Our comparative analyses of spheroid body's genome fosmid sequences indicate that the photosynthetic genes psb C and psb D have been inactivated by mutation in the endosymbiont genome. These gene products are essential factors in the photosynthetic light reaction of photosystem II . According to the "domino-effect" hypothesis  initial deletion of components such as PsbC and PsbD is expected to lead to mass deletion of other genes involved in photosynthetic light reactions. Consistent with this prediction, additional photosynthetic factors that occur in closely related cyanobacteria are either absent (e.g. the cytochrome PetJ and the plastocyanine precursor PetE) or appear as a non functional pseudogene (e.g. the flavodoxin fld A*) in the spheroid body's genome.
Aside from gene loss resulting from reductive genome evolution, the absence of certain genes within the analysed genome region could also be explained by gene duplications or rearrangements. Without the complete sequence of the spheroid body's genome we can not exclude the possibility that following duplication, pseudogenisation has affected copies of some genes within the analysed genome region, while functional copies are retained elsewhere. However, the phenotypic loss of photosynthetic pigmentation indicates a complete loss of at least one essential factor of photosynthesis in the endosymbiont's genome. In addition, PCR analysis did not identify intact psbC and psbD genes present anywhere else in the spheroid body's genome (Figure 7).

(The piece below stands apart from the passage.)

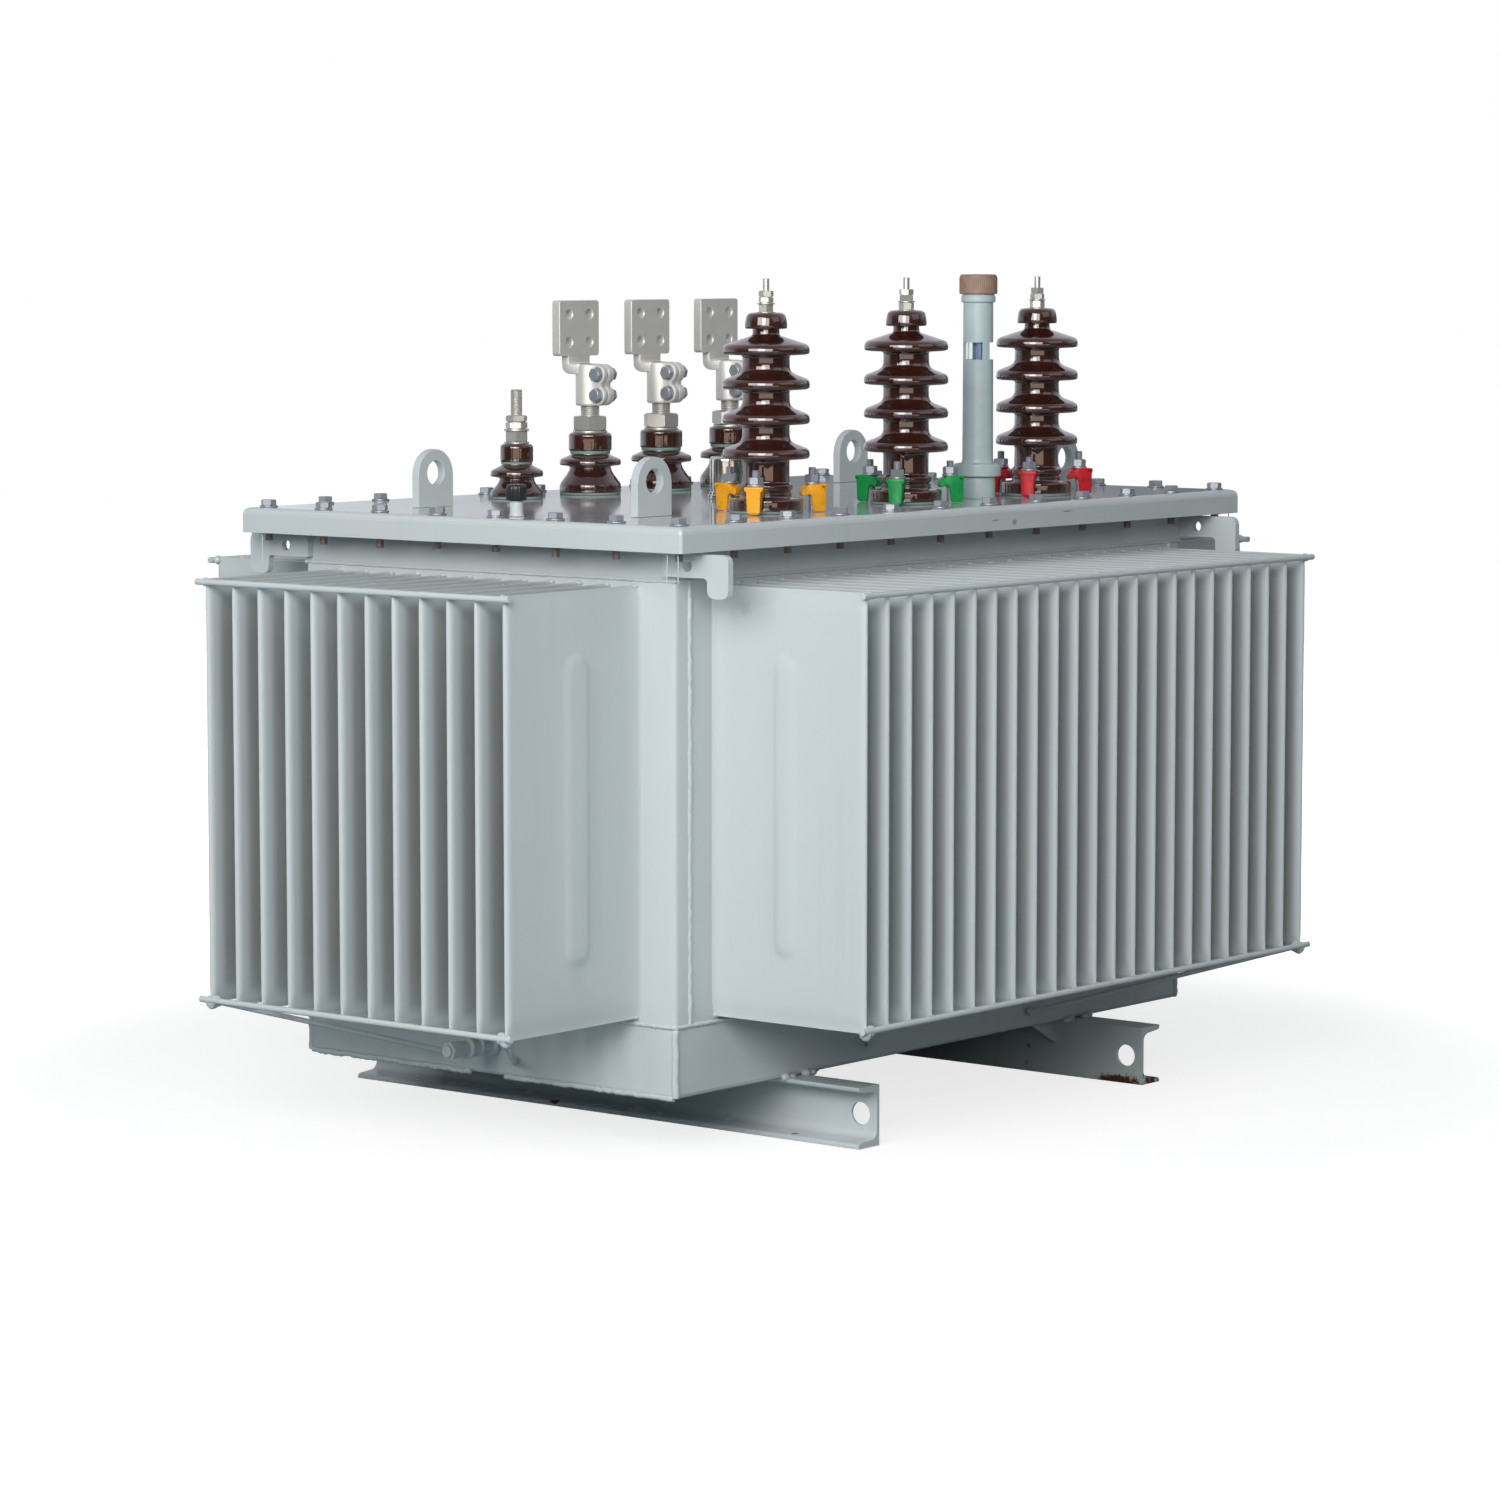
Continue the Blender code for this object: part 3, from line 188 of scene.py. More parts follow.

# %% [markdown]
# ## Shared effects as node groups
#
# Real finishes share their flaws: sprayed enamel has an orange-peel ripple, plates carry faint
# vertical run marks and dust, bare steel shows specks of rust, and drawn metal has a fine grain.
# Each flaw could be repeated in every material. A group with named sockets is better: it is built
# once, and each material sets its own strength. A group gives out masks and normals only. The last
# two are for painted shade, with some grime, between the fins, and for one ragged mark at a known
# place, such as a scratch.

# %% Group builder
def new_group(name, takes, gives):
    """A shader group with named float inputs and outputs of the given kinds."""
    tree = bpy.data.node_groups.new(name, "ShaderNodeTree")
    for label, start in takes.items():
        socket = tree.interface.new_socket(label, in_out="INPUT", socket_type="NodeSocketFloat")
        socket.default_value = start
    for label, kind in gives.items():
        tree.interface.new_socket(label, in_out="OUTPUT", socket_type=kind)
    inlet = tree.nodes.new("NodeGroupInput")
    outlet = tree.nodes.new("NodeGroupOutput")
    place = object_place(tree)
    return tree, inlet.outputs, outlet.inputs, place


def use_group(tree, group, **values):
    """Places a group in a material and sets its inputs by name."""
    node = add_node(tree, "ShaderNodeGroup", node_tree=group)
    for label, value in values.items():
        feed(tree, node.inputs[label.replace("_", " ")], value)
    return node.outputs


print("group builder ready")


# %% Sprayed ripple and run marks
def build_orange_peel():
    """The soft ripple of sprayed enamel, as a normal."""
    takes = {"Size": 260.0, "Depth": 0.00004, "Dents": 0.0}
    tree, taken, given, place = new_group("orange_peel", takes, {"Normal": "NodeSocketVector"})
    ripple = noise_at(tree, place, taken["Size"], 2.0, 0.4)
    sag = noise_at(tree, place, 9.0, 2.0, 0.5)
    height = maths(tree, "ADD", ripple, maths(tree, "MULTIPLY", sag, taken["Dents"]))
    bump = add_node(tree, "ShaderNodeBump")
    bump.inputs["Strength"].default_value = 1.0
    feed(tree, bump.inputs["Distance"], taken["Depth"])
    feed(tree, bump.inputs["Height"], height)
    feed(tree, given["Normal"], bump.outputs["Normal"])
    return tree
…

The diverse modifications in the analysed spheroid body's genome fragment are not equally distributed over the whole sequence but accumulate downstream of the conserved nif gene region (Figure 1 and 5). This skewed distribution of degenerative modifications possibly reflects purifying selection acting across this genome region during the molecular adaptation process . Aside from the mutation of fdx N* – a protein unimportant for nitrogen fixation -and the truncation of nif U, all proteins for nitrogen fixation are conserved in the region without signs of degenerative genome evolution. This conservation of nif genes is consistent with the hypothesis that molecular nitrogen fixation has been an important driving force for the endosymbiotic interaction.

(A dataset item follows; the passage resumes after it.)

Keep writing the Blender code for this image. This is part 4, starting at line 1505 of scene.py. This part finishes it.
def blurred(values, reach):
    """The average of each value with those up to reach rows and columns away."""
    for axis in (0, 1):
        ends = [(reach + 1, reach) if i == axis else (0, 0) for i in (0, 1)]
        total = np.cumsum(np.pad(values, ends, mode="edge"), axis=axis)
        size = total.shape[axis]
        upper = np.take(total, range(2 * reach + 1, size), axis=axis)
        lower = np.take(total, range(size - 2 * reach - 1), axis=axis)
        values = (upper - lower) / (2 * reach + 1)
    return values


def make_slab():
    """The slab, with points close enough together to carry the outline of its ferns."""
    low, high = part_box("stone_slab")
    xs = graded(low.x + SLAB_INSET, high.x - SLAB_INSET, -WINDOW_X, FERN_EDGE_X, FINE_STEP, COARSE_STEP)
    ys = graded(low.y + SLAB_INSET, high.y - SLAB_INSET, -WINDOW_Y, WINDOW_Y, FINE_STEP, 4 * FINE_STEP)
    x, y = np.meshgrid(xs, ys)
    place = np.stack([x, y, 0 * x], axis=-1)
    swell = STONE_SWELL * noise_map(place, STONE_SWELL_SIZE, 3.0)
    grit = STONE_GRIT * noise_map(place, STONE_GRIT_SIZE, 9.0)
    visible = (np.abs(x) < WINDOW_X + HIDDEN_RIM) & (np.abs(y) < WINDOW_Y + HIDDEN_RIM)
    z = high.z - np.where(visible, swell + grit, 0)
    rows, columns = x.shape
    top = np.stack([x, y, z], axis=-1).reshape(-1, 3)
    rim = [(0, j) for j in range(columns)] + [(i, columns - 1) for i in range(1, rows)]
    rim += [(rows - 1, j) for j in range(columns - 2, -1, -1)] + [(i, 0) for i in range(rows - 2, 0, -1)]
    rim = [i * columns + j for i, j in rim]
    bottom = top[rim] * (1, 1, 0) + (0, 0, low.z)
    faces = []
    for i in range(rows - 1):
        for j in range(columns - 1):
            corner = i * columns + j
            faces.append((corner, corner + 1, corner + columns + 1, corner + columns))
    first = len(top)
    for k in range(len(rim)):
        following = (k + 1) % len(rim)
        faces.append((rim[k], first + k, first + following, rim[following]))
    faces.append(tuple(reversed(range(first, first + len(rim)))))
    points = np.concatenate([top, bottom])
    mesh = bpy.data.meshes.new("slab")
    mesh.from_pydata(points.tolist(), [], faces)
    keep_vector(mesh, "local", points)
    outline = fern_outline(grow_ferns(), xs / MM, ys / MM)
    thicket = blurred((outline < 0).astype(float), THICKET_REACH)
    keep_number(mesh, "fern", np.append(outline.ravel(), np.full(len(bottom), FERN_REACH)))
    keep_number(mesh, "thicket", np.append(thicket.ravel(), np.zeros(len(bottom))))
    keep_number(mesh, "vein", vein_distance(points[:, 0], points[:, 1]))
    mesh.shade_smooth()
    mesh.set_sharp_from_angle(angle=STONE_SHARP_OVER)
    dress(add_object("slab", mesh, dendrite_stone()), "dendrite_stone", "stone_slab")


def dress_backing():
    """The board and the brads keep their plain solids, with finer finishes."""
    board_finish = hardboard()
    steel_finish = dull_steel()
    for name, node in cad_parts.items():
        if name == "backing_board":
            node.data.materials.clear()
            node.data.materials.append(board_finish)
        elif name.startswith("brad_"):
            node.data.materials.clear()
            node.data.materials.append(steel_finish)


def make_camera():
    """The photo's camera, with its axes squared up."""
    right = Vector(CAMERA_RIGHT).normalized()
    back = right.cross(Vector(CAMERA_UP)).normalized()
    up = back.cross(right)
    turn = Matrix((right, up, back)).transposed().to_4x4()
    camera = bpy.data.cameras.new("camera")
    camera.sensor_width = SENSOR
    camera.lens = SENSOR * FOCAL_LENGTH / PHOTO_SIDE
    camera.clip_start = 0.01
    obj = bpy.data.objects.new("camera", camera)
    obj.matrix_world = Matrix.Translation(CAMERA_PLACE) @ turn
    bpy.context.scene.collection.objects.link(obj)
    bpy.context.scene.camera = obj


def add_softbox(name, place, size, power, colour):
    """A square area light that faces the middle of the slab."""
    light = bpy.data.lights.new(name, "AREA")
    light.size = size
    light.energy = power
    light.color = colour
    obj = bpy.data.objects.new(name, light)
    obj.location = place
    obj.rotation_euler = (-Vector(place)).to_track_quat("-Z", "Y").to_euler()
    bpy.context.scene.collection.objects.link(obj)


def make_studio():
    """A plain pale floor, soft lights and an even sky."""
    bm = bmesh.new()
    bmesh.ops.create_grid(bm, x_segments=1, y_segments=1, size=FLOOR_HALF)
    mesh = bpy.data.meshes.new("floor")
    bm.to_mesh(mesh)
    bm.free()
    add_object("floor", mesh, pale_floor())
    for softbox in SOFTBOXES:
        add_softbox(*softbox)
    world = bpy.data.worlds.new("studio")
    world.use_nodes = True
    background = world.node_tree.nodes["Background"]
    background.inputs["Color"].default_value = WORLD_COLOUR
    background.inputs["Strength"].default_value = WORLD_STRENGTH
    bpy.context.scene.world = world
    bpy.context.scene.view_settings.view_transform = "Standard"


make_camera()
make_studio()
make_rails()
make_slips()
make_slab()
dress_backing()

It can be expected that endosymbiont and host biochemistry will change with the development of the symbiotic interaction. Genes whose products become superfluous for symbiont-host coexistence are expected targets for mutation. At earlier stages of accumulation of deleterious mutation, holomologues will still be identifiable by BLAST homology searches. Table 2 lists many pseudogenes that may fit this category.